Tools & SDKs

The essential Python ecosystem for building production LLM applications.

OpenAI SDK: Official Python client for GPT-4o and o-series models. Also works with any OpenAI-compatible endpoint (Ollama, vLLM, Groq).
Anthropic SDK: Official client for Claude models. Includes streaming, tool use, vision, and document handling. Async support via AsyncAnthropic.
Pydantic v2: Type validation and serialization. Define data shapes; Pydantic validates LLM outputs against them and provides clear error messages for retries.
Instructor: Wraps any LLM SDK with automatic Pydantic validation and retry logic. Converts structured output from "hard" to "trivial."
LangChain / LlamaIndex: Higher-level frameworks for chains, agents, RAG pipelines. Useful for prototyping; prefer direct SDK calls in production for control.
vLLM: High-throughput inference server for open-source models. PagedAttention enables 20–30× higher throughput than naive batching.

Starter installation

pip install anthropic openai pydantic instructor tiktoken python-dotenv

Complete working example — fault classification pipeline

End-to-end: fault log → structured diagnosis

import os
from pydantic import BaseModel, Field
from typing import Literal
import instructor
import anthropic

class FaultReport(BaseModel):
    fault_codes: list[str] = Field(description="OBD-II codes found")
    bucket: Literal["Cylinder Issues", "Turbo", "Bad Sensor", "Unknown"]
    root_cause: str = Field(description="Most likely root cause in one sentence")
    confidence: float = Field(ge=0.0, le=1.0)
    action: str = Field(description="Recommended next action")
    reasoning: str = Field(description="Step-by-step diagnostic reasoning")

client = instructor.from_anthropic(anthropic.Anthropic())

SYSTEM = """You are an expert diesel engine fault analyst.

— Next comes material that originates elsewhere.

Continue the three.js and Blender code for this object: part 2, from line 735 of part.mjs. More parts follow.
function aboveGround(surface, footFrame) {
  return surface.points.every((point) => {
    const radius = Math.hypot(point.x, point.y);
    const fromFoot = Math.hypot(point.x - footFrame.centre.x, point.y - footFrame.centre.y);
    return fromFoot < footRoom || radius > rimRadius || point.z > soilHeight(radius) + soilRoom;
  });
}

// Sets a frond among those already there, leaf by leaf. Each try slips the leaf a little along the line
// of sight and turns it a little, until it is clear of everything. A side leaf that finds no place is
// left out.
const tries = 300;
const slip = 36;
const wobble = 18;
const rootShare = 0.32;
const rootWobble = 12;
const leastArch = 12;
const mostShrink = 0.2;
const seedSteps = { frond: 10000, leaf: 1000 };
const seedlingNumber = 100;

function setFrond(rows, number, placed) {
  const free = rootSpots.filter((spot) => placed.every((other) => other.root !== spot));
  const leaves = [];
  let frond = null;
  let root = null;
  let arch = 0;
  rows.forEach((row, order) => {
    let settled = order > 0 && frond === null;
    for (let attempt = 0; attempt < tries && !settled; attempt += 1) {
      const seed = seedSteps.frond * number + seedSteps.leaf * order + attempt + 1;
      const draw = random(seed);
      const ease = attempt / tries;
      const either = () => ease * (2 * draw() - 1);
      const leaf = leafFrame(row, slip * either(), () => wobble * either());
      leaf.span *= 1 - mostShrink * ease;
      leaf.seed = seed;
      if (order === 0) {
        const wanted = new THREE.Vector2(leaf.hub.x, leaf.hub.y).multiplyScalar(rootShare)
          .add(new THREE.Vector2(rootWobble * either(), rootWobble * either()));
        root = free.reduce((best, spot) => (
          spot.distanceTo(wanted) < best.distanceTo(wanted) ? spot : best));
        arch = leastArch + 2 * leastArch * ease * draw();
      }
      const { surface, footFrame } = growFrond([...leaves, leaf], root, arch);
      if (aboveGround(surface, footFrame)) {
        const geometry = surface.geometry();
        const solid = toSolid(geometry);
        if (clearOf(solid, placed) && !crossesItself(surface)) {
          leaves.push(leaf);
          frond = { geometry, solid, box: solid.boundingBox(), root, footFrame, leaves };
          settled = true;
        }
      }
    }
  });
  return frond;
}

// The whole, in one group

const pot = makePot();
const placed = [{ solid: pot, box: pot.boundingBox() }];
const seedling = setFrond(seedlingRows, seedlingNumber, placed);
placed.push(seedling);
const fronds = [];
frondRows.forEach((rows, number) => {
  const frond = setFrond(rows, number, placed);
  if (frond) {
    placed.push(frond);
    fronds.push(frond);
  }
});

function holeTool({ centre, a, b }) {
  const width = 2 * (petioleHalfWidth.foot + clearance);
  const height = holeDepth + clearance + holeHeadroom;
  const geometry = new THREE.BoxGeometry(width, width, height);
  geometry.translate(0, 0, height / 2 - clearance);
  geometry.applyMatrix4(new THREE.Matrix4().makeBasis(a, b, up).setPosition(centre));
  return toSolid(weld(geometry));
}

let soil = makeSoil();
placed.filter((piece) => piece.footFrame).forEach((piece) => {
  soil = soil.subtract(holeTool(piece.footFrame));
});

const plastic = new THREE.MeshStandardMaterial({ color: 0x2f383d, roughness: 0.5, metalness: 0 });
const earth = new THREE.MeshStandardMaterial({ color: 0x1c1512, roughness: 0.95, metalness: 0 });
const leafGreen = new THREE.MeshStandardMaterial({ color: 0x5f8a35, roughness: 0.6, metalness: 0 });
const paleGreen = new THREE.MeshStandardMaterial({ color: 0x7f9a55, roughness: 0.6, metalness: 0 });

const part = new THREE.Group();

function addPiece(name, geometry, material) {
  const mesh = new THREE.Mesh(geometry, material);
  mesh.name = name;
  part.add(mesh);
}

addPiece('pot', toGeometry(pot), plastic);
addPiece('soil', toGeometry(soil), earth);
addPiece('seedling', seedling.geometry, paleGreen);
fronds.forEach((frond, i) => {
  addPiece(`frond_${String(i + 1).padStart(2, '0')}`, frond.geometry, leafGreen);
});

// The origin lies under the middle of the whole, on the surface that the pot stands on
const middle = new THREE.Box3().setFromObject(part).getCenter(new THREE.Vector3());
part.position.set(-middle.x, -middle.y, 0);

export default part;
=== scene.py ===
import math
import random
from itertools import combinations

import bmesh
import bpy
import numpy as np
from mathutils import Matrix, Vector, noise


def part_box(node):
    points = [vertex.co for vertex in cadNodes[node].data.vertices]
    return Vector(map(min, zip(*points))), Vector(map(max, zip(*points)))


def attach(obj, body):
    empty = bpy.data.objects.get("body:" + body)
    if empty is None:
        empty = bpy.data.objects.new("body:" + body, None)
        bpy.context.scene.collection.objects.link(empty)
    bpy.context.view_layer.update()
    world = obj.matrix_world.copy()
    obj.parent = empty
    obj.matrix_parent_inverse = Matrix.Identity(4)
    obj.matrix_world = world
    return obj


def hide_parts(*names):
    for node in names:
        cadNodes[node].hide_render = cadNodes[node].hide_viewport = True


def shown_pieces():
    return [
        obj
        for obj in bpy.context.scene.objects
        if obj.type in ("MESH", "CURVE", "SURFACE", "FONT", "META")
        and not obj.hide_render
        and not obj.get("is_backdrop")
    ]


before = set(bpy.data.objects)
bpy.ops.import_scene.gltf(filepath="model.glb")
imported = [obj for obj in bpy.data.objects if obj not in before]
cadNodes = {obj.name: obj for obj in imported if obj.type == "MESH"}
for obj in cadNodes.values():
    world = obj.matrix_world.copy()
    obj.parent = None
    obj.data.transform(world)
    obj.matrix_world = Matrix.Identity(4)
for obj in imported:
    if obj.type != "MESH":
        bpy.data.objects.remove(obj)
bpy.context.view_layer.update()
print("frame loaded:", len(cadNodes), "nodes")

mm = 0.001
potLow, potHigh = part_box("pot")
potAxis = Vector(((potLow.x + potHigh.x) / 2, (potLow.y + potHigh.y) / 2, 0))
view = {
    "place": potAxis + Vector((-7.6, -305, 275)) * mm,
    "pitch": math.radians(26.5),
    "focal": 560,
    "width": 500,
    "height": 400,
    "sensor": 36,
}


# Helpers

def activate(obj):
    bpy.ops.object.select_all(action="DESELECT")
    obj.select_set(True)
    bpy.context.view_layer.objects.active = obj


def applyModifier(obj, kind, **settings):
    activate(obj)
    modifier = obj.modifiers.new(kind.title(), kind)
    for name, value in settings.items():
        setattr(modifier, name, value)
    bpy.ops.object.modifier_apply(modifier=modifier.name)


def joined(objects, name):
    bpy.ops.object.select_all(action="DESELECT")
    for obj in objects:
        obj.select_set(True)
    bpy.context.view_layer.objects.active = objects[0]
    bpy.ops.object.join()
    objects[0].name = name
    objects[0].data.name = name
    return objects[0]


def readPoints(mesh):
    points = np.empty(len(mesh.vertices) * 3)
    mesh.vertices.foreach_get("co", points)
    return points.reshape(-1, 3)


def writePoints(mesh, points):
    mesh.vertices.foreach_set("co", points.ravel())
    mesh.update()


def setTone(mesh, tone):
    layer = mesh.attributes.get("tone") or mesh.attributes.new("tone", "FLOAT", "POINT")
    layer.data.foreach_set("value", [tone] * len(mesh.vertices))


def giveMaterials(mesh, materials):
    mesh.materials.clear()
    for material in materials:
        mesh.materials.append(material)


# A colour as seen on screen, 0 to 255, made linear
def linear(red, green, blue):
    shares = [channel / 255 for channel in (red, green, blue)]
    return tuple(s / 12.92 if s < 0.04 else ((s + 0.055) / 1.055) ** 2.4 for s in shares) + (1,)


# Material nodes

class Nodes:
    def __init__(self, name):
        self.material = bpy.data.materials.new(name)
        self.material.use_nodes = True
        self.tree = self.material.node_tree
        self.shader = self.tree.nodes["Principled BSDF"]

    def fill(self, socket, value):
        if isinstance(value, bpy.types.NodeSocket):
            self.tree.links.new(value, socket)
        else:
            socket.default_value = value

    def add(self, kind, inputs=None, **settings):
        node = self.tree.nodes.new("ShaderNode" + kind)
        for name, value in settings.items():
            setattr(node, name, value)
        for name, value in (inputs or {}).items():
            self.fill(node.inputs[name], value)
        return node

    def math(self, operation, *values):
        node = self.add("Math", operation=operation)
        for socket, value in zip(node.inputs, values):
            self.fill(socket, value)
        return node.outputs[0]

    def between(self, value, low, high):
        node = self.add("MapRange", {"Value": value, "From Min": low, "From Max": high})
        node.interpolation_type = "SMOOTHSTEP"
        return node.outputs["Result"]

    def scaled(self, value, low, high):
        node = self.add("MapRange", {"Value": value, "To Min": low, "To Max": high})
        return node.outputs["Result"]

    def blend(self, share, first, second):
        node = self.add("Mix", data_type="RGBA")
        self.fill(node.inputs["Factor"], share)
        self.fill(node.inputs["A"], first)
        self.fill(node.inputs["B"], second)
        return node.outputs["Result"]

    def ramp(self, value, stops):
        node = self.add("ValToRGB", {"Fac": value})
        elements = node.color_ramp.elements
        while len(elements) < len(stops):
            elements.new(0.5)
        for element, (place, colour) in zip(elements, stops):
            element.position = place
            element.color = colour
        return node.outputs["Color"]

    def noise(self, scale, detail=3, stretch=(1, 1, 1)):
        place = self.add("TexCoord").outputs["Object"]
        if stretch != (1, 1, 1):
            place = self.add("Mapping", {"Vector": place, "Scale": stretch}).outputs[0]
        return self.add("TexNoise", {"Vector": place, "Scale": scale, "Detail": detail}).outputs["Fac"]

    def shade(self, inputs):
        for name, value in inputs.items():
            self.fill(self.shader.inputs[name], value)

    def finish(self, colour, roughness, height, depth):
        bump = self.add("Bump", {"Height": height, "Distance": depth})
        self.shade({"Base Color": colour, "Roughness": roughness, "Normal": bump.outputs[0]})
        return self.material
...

Analyze fault logs step by step. 
Always explain your reasoning before classifying. Use OBD-II knowledge and cross-reference symptoms."""

def diagnose(fault_log: str) -> FaultReport:
    return client.messages.create(
        model="claude-sonnet-4-5",
        max_tokens=1024,
        system=SYSTEM,
        messages=[{"role": "user", "content": fault_log}],
        response_model=FaultReport,
    )

# Example usage
report = diagnose("""
P0303: Cylinder 3 misfire (count: 142 in last 10min)
Exhaust temp sensor 3: +47°C above baseline
Fuel trim bank 1: +9.2% (long term)
Engine hours: 8,423
Last service: 7,900h (spark plugs replaced)
""")

print(f"Bucket: {report.bucket}")
print(f"Confidence: {report.confidence:.0%}")
print(f"Root cause: {report.root_cause}")
print(f"Action: {report.action}")

Next steps

Now that you have the foundations: explore agentic patterns (tool use, multi-agent), RAG for knowledge augmentation, and evals for measuring prompt quality systematically. The real leverage is in measuring your prompts, not just writing them.